Given request:
Write the listing out again, all of it, word for word.

Information shown:
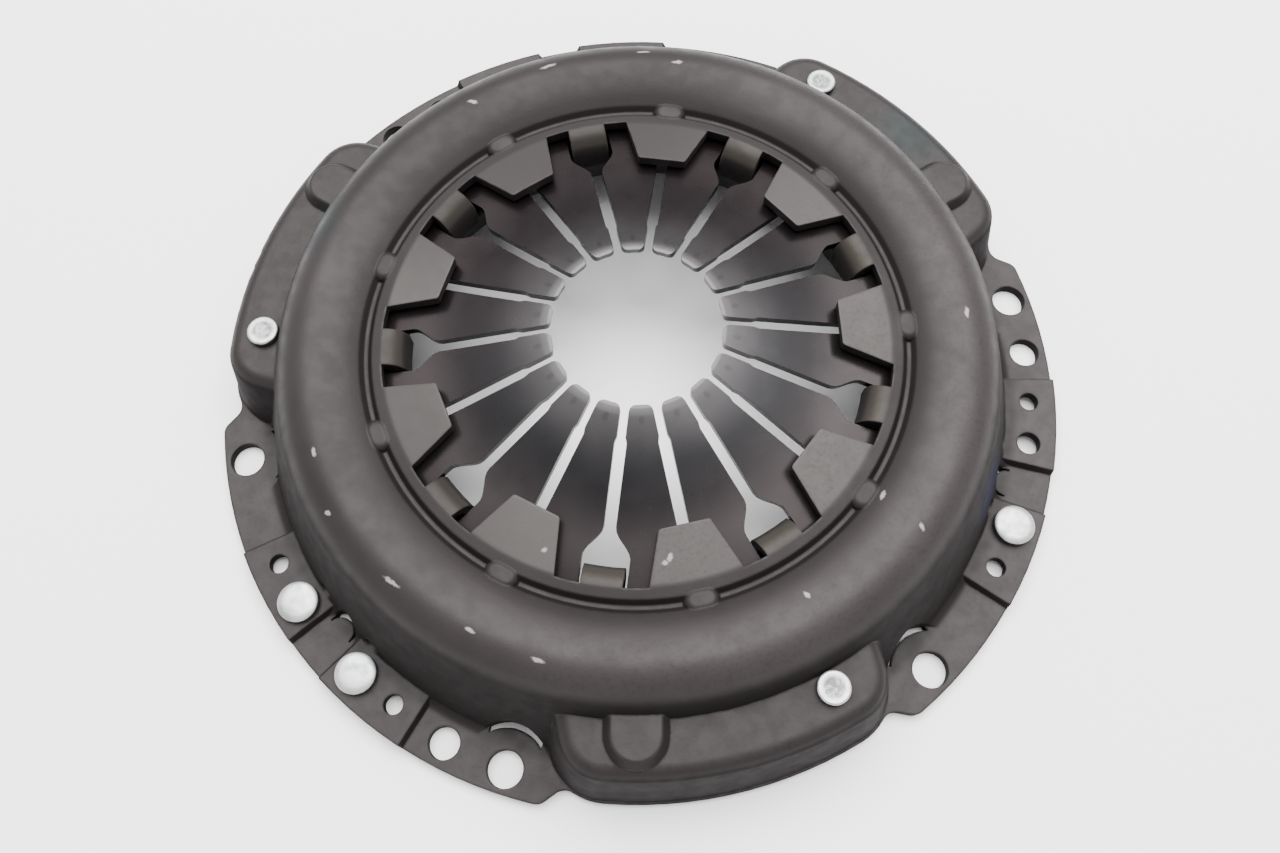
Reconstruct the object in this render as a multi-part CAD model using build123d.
from build123d import *
import os
from math import atan2, cos, degrees, radians, sin, sqrt, tan

# Clutch cover assembly of a small car, seen from the release bearing side.
# Frame: millimetres, +Z along the clutch axis towards the release bearing.
# The origin is on the axis, in the plane of the bolt pads that meet the flywheel.
# Angles are in degrees about +Z. The cover repeats three times round the axis.

# Pressed cover: sheet, flange and the holes in its three segments
SHEET = 3.0
BOLT_CIRCLE_R = 110.5
FLANGE_MARGIN = 6.0
BOLT_HOLE_R = 4.6
DOWEL_HOLE_R = 4.05
BALANCE_HOLE_R = 3.1
SMALL_HOLE_R = 2.5
BALANCE_INSET = 1.4
SEGMENT_MIDS = (100.0, 220.0, 340.0)
SEGMENT_HALF_ANGLE = 38.5
SEGMENT_BEVEL = 6.5
SEGMENT_CORNER_R = 3.5
SEGMENT_BAY_DEPTH = 4.2
SEGMENT_BAY_R = 4.0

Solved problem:
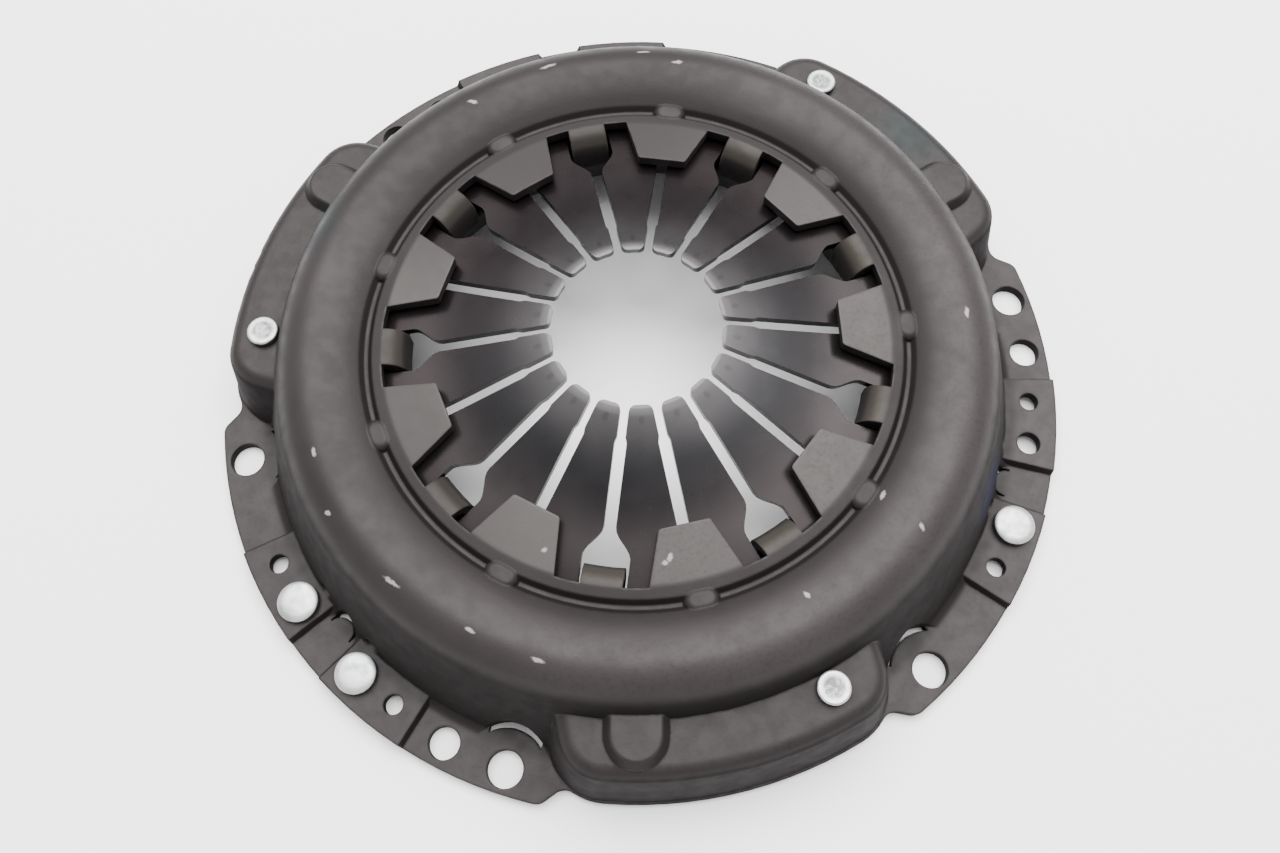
Reconstruct the object in this render as a multi-part CAD model using build123d.
from build123d import *
import os
from math import atan2, cos, degrees, radians, sin, sqrt, tan

# Clutch cover assembly of a small car, seen from the release bearing side.
# Frame: millimetres, +Z along the clutch axis towards the release bearing.
# The origin is on the axis, in the plane of the bolt pads that meet the flywheel.
# Angles are in degrees about +Z. The cover repeats three times round the axis.

# Pressed cover: sheet, flange and the holes in its three segments
SHEET = 3.0
BOLT_CIRCLE_R = 110.5
FLANGE_MARGIN = 6.0
BOLT_HOLE_R = 4.6
DOWEL_HOLE_R = 4.05
BALANCE_HOLE_R = 3.1
SMALL_HOLE_R = 2.5
BALANCE_INSET = 1.4
SEGMENT_MIDS = (100.0, 220.0, 340.0)
SEGMENT_HALF_ANGLE = 38.5
SEGMENT_BEVEL = 6.5
SEGMENT_CORNER_R = 3.5
SEGMENT_BAY_DEPTH = 4.2
SEGMENT_BAY_R = 4.0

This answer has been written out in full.